# Ceramic coating From Catalytic Converter



## greatgems (Dec 18, 2010)

I have a Kia Catalytic converter with a honey comb and a ceramic outer layer that is full off Platinum Flake I was wondering i have easy way of selling flake after extracting platinum from ceramic honey comb and outer layer i read that Sulfuric acid will melt the honey comb and change it to a liquid leaving the flake which is find for me will this method work can i just desolve the honey comb and ceramic layer away leaving just the flake to filter out. I tried melting the ceramic in my gold furnace bud doesnt get hot enough to melt out platinum till i purchase a new furace will this method work

Putting Ceramic honey comb and ceramic rap (outer layer) into Sulfuric acid leacing me only the platinum and Pm flake.


Thanks for your time look forward to answer thanks


----------



## lazersteve (Dec 18, 2010)

I've seen the silver colored flakes you are speaking of, but I can't fathom a good engineering reason why they would be platinum. All the ones I've found are all on the outside of the comb away from the path the exhaust flows across.

What makes you believe the silver colored flakes are Pt? 

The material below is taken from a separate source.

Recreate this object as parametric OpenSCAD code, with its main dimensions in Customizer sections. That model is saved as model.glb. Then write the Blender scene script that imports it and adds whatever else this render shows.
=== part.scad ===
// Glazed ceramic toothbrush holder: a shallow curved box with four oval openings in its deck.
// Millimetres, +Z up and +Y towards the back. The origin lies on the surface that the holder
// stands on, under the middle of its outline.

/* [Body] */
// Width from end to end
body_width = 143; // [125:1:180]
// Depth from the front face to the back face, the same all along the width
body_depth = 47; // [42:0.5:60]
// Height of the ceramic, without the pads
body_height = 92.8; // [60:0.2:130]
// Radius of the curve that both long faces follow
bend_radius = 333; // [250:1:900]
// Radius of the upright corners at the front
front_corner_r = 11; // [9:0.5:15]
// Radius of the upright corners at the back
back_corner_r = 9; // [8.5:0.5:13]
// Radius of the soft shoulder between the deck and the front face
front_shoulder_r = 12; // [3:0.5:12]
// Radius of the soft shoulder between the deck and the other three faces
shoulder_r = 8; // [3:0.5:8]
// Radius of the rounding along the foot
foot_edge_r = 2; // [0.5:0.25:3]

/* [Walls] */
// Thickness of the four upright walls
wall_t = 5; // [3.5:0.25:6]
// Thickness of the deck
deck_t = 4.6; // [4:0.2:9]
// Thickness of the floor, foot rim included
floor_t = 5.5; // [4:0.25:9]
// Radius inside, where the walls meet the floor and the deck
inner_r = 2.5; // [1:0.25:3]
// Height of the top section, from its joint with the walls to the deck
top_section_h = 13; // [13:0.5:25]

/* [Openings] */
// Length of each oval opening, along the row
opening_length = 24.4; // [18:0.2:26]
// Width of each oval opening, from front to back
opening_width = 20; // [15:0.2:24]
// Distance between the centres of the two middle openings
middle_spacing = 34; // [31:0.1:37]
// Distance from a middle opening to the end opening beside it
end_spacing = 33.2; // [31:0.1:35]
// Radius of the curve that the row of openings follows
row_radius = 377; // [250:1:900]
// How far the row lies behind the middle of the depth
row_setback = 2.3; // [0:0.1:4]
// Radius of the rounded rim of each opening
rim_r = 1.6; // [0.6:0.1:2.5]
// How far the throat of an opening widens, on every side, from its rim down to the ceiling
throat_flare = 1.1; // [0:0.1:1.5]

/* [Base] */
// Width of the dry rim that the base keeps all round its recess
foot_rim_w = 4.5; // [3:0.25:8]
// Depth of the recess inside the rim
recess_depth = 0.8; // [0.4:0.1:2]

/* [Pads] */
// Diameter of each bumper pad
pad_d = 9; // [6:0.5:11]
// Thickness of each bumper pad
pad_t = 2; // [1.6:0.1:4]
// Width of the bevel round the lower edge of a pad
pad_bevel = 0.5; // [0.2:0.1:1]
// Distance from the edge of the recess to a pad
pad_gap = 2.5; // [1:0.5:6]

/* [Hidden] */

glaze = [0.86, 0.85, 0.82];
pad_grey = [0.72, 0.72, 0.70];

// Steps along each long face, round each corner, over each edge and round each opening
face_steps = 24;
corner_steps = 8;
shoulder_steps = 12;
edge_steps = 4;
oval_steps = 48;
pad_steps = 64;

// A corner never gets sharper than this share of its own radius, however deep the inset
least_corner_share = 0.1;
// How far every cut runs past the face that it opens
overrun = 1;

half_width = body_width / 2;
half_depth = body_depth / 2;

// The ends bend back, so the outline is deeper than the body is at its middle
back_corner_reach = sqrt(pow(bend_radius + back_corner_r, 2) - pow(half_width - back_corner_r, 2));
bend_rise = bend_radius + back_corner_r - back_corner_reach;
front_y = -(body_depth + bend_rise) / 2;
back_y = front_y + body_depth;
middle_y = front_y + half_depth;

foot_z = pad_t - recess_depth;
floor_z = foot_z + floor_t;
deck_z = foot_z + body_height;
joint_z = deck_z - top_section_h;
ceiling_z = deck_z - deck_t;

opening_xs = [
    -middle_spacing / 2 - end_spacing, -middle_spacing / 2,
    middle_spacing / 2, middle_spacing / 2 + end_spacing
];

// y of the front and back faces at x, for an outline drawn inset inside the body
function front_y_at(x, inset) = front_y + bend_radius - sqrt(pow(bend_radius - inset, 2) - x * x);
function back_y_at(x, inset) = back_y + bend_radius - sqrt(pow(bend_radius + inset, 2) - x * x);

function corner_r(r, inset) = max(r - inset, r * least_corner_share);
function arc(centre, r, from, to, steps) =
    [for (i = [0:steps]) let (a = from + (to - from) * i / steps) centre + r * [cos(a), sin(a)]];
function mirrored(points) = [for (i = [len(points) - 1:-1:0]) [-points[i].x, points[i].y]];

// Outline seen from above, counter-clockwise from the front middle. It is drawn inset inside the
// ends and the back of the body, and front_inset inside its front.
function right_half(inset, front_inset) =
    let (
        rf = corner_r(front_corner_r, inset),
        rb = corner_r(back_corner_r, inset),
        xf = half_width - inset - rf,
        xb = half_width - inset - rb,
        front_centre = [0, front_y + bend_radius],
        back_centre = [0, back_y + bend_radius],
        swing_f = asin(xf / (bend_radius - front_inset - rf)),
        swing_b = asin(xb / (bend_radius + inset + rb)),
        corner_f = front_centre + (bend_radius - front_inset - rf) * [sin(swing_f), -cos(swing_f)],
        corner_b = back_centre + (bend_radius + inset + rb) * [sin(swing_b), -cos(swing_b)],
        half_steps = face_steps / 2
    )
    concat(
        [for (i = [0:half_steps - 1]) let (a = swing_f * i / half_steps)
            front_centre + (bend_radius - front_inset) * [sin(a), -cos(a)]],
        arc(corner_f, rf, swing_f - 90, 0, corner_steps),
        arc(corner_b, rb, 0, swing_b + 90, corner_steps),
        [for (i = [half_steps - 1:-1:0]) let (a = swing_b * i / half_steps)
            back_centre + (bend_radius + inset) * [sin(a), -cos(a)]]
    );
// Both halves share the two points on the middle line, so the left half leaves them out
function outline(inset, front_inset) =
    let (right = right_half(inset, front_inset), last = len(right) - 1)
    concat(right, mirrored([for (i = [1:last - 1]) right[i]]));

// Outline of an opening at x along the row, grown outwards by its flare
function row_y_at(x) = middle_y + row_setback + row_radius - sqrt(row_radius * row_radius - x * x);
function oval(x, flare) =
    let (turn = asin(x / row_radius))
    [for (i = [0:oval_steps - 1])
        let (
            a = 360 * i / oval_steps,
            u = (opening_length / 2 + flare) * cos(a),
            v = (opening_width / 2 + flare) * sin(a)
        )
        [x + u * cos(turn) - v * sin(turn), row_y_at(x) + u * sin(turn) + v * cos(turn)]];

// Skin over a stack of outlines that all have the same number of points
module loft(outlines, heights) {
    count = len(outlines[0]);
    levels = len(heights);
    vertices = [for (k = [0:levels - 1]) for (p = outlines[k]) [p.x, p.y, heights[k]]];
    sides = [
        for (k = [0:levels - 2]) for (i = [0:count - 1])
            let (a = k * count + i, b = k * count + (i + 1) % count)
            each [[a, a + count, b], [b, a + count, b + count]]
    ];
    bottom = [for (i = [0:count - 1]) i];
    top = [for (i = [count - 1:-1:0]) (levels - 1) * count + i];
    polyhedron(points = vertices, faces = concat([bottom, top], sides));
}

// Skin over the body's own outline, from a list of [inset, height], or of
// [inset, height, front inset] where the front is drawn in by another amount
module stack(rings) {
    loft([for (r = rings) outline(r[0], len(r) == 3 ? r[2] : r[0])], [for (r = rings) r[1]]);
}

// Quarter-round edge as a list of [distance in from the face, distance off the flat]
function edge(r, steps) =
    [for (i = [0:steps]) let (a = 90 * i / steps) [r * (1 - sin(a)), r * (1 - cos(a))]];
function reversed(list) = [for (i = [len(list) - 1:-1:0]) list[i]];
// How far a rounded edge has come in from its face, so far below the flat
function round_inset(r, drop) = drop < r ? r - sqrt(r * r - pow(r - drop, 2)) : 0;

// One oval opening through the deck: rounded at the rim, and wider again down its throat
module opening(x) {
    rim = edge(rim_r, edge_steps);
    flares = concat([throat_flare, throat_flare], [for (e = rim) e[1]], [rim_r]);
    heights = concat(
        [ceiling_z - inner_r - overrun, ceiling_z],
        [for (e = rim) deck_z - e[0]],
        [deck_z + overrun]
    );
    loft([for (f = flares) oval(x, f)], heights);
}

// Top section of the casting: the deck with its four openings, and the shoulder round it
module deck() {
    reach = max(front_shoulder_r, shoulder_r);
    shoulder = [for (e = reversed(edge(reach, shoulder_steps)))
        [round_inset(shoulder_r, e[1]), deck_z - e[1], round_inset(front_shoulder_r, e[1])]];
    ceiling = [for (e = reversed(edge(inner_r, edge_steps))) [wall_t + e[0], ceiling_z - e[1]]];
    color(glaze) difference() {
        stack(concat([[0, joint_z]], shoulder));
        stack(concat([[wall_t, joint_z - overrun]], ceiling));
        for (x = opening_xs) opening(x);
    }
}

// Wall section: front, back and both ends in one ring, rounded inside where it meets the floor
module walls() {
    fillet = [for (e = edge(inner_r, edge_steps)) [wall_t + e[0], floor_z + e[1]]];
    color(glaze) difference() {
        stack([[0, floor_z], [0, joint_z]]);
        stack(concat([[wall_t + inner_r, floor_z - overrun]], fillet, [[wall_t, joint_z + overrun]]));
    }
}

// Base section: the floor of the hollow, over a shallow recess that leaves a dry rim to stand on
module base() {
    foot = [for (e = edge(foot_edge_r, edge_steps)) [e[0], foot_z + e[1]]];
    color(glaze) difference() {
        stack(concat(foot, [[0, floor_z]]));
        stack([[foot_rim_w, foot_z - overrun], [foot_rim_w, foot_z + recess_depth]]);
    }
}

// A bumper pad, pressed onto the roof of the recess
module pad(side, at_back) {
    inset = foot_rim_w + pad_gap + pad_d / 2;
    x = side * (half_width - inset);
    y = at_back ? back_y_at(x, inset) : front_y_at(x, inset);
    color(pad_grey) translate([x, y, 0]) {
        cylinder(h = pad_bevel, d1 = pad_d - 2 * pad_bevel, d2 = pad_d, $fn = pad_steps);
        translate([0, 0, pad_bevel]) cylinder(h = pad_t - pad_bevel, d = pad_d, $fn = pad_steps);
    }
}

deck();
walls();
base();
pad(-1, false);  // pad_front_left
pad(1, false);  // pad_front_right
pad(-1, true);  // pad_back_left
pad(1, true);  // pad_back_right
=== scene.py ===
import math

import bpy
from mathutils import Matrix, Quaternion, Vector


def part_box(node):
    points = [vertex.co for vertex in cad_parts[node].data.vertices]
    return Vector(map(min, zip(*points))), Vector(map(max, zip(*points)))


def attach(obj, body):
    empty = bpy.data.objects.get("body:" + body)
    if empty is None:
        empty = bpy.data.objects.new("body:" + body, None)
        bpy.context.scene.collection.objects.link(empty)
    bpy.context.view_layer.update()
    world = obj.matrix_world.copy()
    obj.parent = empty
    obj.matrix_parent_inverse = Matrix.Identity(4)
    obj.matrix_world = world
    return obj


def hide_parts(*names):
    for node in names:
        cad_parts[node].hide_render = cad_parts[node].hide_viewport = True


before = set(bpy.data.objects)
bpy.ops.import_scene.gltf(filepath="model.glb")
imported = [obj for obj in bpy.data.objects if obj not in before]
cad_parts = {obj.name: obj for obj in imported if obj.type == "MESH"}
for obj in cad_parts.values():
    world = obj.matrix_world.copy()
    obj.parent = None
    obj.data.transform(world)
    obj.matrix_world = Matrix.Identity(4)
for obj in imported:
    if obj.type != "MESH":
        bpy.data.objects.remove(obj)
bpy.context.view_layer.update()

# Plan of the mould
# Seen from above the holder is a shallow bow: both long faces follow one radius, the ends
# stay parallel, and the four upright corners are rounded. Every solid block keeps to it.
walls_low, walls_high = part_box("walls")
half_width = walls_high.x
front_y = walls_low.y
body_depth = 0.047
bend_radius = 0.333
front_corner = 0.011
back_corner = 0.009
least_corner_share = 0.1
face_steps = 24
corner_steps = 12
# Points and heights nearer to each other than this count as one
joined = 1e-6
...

Do you have any reference(s) that indicate the shiny flakes are platinum? 

Steve


----------



## EDI Refining (Dec 18, 2010)

I believe they are zinc, not 100% sure though


----------



## Platdigger (Dec 18, 2010)

No, not zinc.
They (these flakes) are very resistant to acids.
Some type of stainless I believe.


----------



## jimdoc (Dec 18, 2010)

They look like mica to me.I doubt they are platinum.

Jim


----------



## qst42know (Dec 18, 2010)

The flakes I have seen appear to me to be vermiculite (expanded mica). Vermiculite is quite slippery like talc and I wouldn't be surprised if it is included to act as an assembly lubricant for putting the cat in the can.


----------



## greatgems (Dec 18, 2010)

The melting point is to high to be zinc as i put it in my kiln up to 1400 c and didnt melt them tested a few flake for stainless steal and its a no so that leaves me only 3 metals it could be i have been in the precious metals game for many years i import gold dust and other dusts and nuggets from all over the world these look exactly like platinum could be pladium or rhodium but either way it doesnt worry me.

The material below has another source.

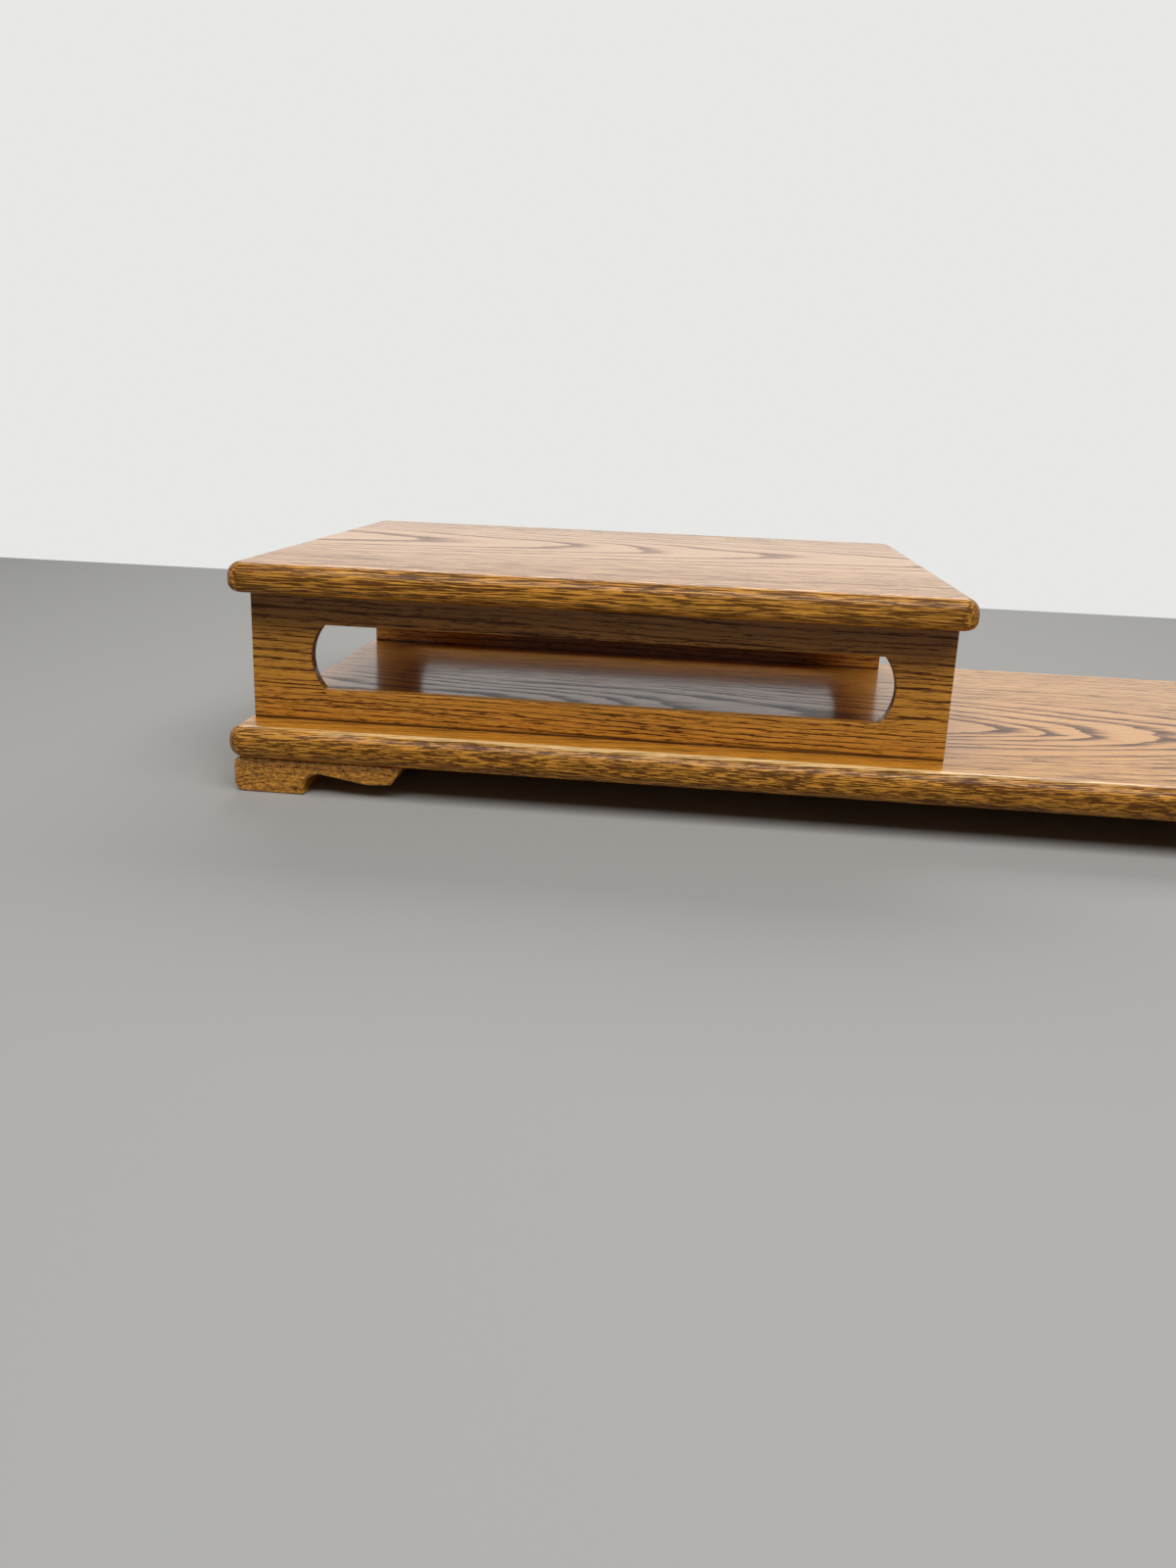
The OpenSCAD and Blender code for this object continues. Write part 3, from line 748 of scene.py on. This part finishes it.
def screw_places(side):
    """Where the three screws of one runner stand: side is -1 for the left one and 1 for the right one."""
    radius = bpy.context.scene.stand_screws.head / 2
    first, last = SCREWS_LOW.y + radius, SCREWS_HIGH.y - radius
    return [(side * (SCREWS_HIGH.x - radius), y, SCREWS_LOW.z) for y in (first, (first + last) / 2, last)]


def screw_holes(side, steps=40):
    """Upright bodies that bore and countersink one runner for its screws."""
    screws = bpy.context.scene.stand_screws
    gap, below, above = 0.15 * MM, 8 * MM, 30 * MM
    head, shank = screws.head / 2 + gap, screws.shank / 2 + gap
    profile = ((head, -below), (head, SCREW_RIM), (shank, SCREW_RIM + head - shank), (shank, above))
    turns = [2 * math.pi * i / steps for i in range(steps)]
    return [[[(x + r * math.cos(a), y + r * math.sin(a), z + h) for a in turns] for r, h in profile]
            for x, y, z in screw_places(side)]


class STAND_OT_runners(bpy.types.Operator):
    """Makes the two scroll-cut runners, bored for their screws"""
    bl_idname = "stand.runners"
    bl_label = "Runners"

    def execute(self, context):
        settings = context.scene.stand_runners
        # Where the outline stands along the runner and how far it is drawn in, round both ends
        stations, steps = [], 6
        for i in range(steps + 1):
            turn = QUARTER * i / steps
            stations.append((RUNNER_LOW.y + settings.rounding * (1 - math.cos(turn)),
                             settings.rounding * (1 - math.sin(turn))))
        stations += [(RUNNER_LOW.y + RUNNER_HIGH.y - y, inset) for y, inset in stations[::-1]]
        for name, node, side, finish in (
                ("left_runner_scroll", "left_runner", -1, "varnished end grain oak left"),
                ("right_runner_scroll", "right_runner", 1, "varnished end grain oak right")):
            rings = [[(side * (-RUNNER_LOW.x - p.x), y, p.y) for p in scroll_outline(settings, inset)]
                     for y, inset in stations]
            runner = new_object(name, skinned_mesh(name, [rings]))
            runner.data.materials.append(oak_material(finish))
            drill = new_object("drill", skinned_mesh("drill", screw_holes(side)))
            bore = runner.modifiers.new("screw holes", "BOOLEAN")
            bore.operation, bore.solver, bore.object = "DIFFERENCE", "EXACT", drill
            finish_piece(runner, node)
            bpy.data.objects.remove(drill)
        return {"FINISHED"}


class STAND_OT_screws(bpy.types.Operator):
    """Makes the six countersunk screws that hold the runners to the base board"""
    bl_idname = "stand.screws"
    bl_label = "Screws"

    def execute(self, context):
        settings = context.scene.stand_screws
        left = screw_places(-1)
        screws = new_object("runner_screws_zinc")
        grow(screws, threaded_screws(), {
            "Shank": settings.shank, "Head": settings.head, "Length": SCREWS_HIGH.z - SCREWS_LOW.z,
            "Pitch": settings.pitch, "First": left[0], "Step": (0, left[1][1] - left[0][1], 0),
            "Across": (-2 * left[0][0], 0, 0), "Material": zinc_plated_steel()})
        finish_piece(screws, "runner_screws", smooth_angle=30)
        return {"FINISHED"}


class STAND_OT_stage(bpy.types.Operator):
    """Makes the floor, the pale surroundings, the soft lamps and the camera"""
    bl_idname = "stand.stage"
    bl_label = "Stage"

    def execute(self, context):
        settings = context.scene.stand_stage
        half_width, near, far = 2, -1.6, 0.74
        floor_mesh = bpy.data.meshes.new("floor")
        floor_mesh.from_pydata([(-half_width, near, 0), (half_width, near, 0), (half_width, far, 0),
                                (-half_width, far, 0)], [], [(0, 1, 2, 3)])
        floor = new_object("floor", floor_mesh)
        # Matt paint, rolled on: one even pale grey that takes a soft shadow and mirrors nothing
        matt = bpy.data.materials.new("matt painted floor")
        add = emptied(matt)
        shader = add("ShaderNodeBsdfPrincipled", {"Base Color": settings.floor, "Roughness": 0.9,
                                                  "Specular IOR Level": 0.1})
        add("ShaderNodeOutputMaterial", {"Surface": shader})
        floor_mesh.materials.append(matt)

        # The camera and the varnish see pale surroundings, which light the stand only a little
        world = bpy.data.worlds.new("pale surroundings")
        context.scene.world = world
        add = emptied(world)
        rays = add("ShaderNodeLightPath").outputs
        seen = rays["Is Camera Ray"]
        for ray in ("Is Glossy Ray", "Is Transmission Ray"):
            seen = add("ShaderNodeMath", {0: seen, 1: rays[ray]}, operation="MAXIMUM")
        even = add("ShaderNodeBackground", {"Color": (1, 1, 1, 1), "Strength": settings.ambient})
        behind = add("ShaderNodeBackground", {"Color": settings.backdrop, "Strength": 1.0})
        either = add("ShaderNodeMixShader", {0: seen, 1: even, 2: behind})
        add("ShaderNodeOutputWorld", {"Surface": either})

        for name, power, size, place, aim in (
                ("key", settings.key, (1.8, 1.1), (0.0, -0.8, 1.45), (-0.05, 0, 0.06)),
                ("rear", settings.rear, (2.4, 0.9), (-0.1, 1.3, 1.35), (0, 0, 0.08))):
            light = bpy.data.lights.new(name, "AREA")
            light.shape, light.energy = "RECTANGLE", power
            light.size, light.size_y = size
            lamp = new_object(name, light)
            lamp.location = place
            lamp.rotation_euler = (Vector(aim) - lamp.location).to_track_quat("-Z", "Y").to_euler()

        # Solved from the photo's own points: the lens's axis meets the photo above its middle row
        rows, axis_row = 1600, 716.206
        camera = bpy.data.cameras.new("camera")
        camera.sensor_width, camera.lens = 36, 24.806
        camera.shift_y = -(rows / 2 - axis_row) / rows
        eye = new_object("camera", camera)
        yaw, pitch, roll = (math.radians(a) for a in (5.722, 14.293, 2.154))
        ahead = Vector((-math.sin(yaw) * math.cos(pitch), math.cos(yaw) * math.cos(pitch), -math.sin(pitch)))
        right = Vector((math.cos(yaw), math.sin(yaw), 0))
        up = right.cross(ahead)
        across = math.cos(roll) * right + math.sin(roll) * up
        upward = -math.sin(roll) * right + math.cos(roll) * up
        turned = Matrix((across, upward, -ahead)).transposed().to_4x4()
        turned.translation = (-0.11703, -0.71181, 0.21225)
        eye.matrix_world = turned
        context.scene.camera = eye
        context.scene.view_settings.view_transform = "Standard"
        return {"FINISHED"}


STEPS = (STAND_OT_stage, STAND_OT_boards, STAND_OT_panels, STAND_OT_runners, STAND_OT_screws)


class STAND_PT_panel(bpy.types.Panel):
    bl_label = "Display Stand"
    bl_space_type = "VIEW_3D"
    bl_region_type = "UI"
    bl_category = "Stand"

    def draw(self, context):
        for step in STEPS:
            self.layout.operator(step.bl_idname)
        for name, group in SETTINGS.items():
            box = self.layout.box()
            box.label(text=group.__name__)
            for key in group.__annotations__:
                box.prop(getattr(context.scene, name), key)


CLASSES = (*SETTINGS.values(), *STEPS, STAND_PT_panel)


def register():
    for cls in CLASSES:
        bpy.utils.register_class(cls)
    for name, group in SETTINGS.items():
        setattr(bpy.types.Scene, name, PointerProperty(type=group))


def unregister():
    for name in SETTINGS:
        delattr(bpy.types.Scene, name)
    for cls in reversed(CLASSES):
        bpy.utils.unregister_class(cls)


def main():
    register()
    for step in STEPS:
        space, name = step.bl_idname.split(".")
        getattr(getattr(bpy.ops, space), name)()


if __name__ == "__main__":
    main()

Now my main focus is with out AR Can i just use sulfuric acid to melt a way the ceramic and leave the flakes and PM from the honey combs and ceramic. This way i can filter out PM and have it melted for me since i need a new furnace 

thanks

Joshua


----------



## greatgems (Dec 18, 2010)

its 100% not vermiculite 

pictures are not turning out i would just like to know if my theory works and i can get the fake and other platinum with the sulfuric acid method i mentioned will post picture of all the peices when in smaller container


----------



## greatgems (Dec 18, 2010)

Will trade my results on amounts extracted from each type of cat for a process with sulfuric acid or not ar that will just leave the platinum group metals so a stripping set up would work I cab provide detail break downs of all metals


----------



## lazersteve (Dec 18, 2010)

Here's a few ways to extract cats without AR:

NaCl + H2SO4 for cats

HCl-Cl on Cats

H2SO4 Extraction

My Tube Furnace

There's plenty of information posted here, you just have to search for it.

So what kind of information do you have on cat extraction techniques and yields? Feel free to post it here in this thread with some good photos if you have them.

Steve


----------



## greatgems (Dec 19, 2010)

is there any methods that can be used with a kiln and curible max temp is 1200C 

thanks i will try the sulfuric acid and just post results 

thanks so much


----------